The aide has now been charged with manslaughter.
Maureen Flowers is also accused of lying about the accident trying to cover up what really happened.
"I hope and pray that no one else has to go through what we've gone through," said Rev. Lee Thompson, the victim's son.
It has been a difficult year and a half, even for a man of faith. Reverend Lee Thompson and his family are still mourning the loss of his mother Sinia Malone.
"My mother and I have always been side by side and hand in hand," Thompson said.
Malone was a patient at the Tarrytown Hall Care Center where she died suddenly in February 2012.

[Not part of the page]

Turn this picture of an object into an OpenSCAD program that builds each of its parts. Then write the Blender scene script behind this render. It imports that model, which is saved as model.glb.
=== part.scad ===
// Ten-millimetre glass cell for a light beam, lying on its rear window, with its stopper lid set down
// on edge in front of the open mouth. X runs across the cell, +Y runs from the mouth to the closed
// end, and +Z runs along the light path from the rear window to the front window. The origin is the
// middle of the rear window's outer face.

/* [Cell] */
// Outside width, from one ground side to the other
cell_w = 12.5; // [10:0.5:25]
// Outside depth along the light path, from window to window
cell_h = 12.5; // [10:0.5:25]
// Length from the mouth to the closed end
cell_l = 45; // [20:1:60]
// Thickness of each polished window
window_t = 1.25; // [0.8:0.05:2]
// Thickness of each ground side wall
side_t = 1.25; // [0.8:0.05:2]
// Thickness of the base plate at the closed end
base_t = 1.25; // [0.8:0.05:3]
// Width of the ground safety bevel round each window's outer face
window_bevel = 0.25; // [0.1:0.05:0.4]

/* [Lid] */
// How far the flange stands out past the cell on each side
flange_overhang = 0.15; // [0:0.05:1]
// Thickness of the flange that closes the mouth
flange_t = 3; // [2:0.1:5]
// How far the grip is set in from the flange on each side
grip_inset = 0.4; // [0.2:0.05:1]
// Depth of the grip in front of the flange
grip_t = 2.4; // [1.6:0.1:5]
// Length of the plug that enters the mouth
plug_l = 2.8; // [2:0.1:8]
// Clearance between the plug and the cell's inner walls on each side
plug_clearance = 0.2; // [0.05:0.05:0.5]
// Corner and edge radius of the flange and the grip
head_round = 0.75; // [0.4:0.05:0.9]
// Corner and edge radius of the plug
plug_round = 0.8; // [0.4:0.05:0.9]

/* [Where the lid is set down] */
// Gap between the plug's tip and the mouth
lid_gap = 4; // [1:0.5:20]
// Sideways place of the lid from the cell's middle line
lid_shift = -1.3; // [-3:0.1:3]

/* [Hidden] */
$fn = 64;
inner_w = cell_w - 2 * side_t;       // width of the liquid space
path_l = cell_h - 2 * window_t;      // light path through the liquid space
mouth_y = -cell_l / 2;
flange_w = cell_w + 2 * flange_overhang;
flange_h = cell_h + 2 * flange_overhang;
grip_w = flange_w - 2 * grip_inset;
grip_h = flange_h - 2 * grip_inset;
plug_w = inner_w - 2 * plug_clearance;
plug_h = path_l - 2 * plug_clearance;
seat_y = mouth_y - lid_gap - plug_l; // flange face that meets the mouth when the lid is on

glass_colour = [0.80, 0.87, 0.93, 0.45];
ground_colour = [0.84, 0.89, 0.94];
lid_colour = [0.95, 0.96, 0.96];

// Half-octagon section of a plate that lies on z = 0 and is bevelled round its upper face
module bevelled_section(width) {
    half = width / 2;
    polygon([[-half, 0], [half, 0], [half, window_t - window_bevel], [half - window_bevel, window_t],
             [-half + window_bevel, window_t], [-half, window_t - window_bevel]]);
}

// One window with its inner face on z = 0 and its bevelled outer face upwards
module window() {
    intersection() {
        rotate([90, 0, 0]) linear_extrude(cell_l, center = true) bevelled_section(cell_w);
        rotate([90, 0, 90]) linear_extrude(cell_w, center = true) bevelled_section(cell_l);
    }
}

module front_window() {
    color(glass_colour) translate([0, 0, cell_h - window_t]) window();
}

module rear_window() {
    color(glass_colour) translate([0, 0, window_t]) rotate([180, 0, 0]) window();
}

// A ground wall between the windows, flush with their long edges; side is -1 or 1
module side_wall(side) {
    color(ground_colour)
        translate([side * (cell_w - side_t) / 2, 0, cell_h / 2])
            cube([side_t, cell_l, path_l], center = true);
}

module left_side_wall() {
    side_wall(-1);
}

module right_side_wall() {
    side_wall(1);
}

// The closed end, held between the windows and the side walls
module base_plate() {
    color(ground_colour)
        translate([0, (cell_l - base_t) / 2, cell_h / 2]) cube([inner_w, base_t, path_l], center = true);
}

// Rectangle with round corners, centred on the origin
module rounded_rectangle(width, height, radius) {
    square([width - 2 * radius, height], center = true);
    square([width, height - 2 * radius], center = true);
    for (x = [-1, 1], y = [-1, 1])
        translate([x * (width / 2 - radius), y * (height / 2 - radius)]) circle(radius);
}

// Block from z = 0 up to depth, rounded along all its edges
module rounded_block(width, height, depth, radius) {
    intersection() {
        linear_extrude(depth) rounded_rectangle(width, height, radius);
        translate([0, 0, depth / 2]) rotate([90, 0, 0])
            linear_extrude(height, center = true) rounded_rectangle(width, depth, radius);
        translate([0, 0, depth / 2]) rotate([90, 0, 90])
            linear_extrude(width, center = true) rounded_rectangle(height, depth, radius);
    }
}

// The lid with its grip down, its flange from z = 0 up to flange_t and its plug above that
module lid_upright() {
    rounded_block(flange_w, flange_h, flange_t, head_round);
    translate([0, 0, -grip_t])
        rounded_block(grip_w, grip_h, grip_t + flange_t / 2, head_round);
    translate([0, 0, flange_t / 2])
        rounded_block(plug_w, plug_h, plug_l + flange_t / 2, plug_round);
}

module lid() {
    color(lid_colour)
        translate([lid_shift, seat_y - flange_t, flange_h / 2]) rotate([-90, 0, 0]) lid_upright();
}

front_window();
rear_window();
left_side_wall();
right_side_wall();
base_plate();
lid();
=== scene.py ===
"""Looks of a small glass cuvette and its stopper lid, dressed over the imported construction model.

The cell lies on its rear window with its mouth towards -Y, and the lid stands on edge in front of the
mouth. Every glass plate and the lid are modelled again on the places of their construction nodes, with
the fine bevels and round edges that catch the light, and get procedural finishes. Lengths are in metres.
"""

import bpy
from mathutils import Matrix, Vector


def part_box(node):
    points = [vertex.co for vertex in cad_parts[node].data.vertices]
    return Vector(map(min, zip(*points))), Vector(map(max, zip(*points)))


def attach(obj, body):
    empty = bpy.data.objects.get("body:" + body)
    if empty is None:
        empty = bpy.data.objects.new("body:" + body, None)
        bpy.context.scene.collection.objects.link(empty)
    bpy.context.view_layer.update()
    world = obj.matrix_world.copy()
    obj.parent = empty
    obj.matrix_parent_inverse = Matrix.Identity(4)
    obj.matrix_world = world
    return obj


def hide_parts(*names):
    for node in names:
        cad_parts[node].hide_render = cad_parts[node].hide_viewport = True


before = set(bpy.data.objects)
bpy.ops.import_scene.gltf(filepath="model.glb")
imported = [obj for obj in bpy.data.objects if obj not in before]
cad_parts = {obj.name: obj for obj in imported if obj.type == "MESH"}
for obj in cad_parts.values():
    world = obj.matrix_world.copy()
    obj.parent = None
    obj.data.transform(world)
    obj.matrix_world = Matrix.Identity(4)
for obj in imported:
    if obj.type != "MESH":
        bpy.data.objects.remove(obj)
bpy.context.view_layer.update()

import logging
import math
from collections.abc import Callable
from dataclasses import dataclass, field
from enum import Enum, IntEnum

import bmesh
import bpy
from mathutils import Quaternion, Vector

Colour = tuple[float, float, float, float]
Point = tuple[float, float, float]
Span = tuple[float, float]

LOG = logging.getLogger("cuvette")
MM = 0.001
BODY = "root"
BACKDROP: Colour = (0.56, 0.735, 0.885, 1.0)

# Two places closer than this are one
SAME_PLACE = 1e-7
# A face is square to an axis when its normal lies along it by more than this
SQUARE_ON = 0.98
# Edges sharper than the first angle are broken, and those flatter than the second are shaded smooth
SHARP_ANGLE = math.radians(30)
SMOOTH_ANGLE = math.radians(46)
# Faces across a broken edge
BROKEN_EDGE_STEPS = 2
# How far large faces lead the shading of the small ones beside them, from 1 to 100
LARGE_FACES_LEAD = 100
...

The 86-year-old was allegedly dropped by a nurse's aide who was trying to lift her from a wheelchair.
Nursing home procedure requires two people use a mechanical lift to hoist bedridden patients.
Malone suffered a fractured spine, leg and broken nose in the fall.
Authorities say Maureen Flowers' immediate concern was to convince another aide to say she was present and assisting, before seeking medical help for her bleeding patient.
"Something was wrong, and they were trying to cover-up what had taken place," Thompson said.
Authorities initially charged Flowers with endangering a vulnerable elderly or disabled person and for trying to cover up the incident.
But Wednesday, the charges were upgraded to manslaughter.
The state attorney general whose office oversees nursing homes stated: "The egregious lack of care afforded this frail resident warrants the serious charges against this aide."
As for Reverend Thompson he says he hopes the case leads to stricter oversight.
"If they do it to mine, why wouldn't they do it to yours," Thompson said.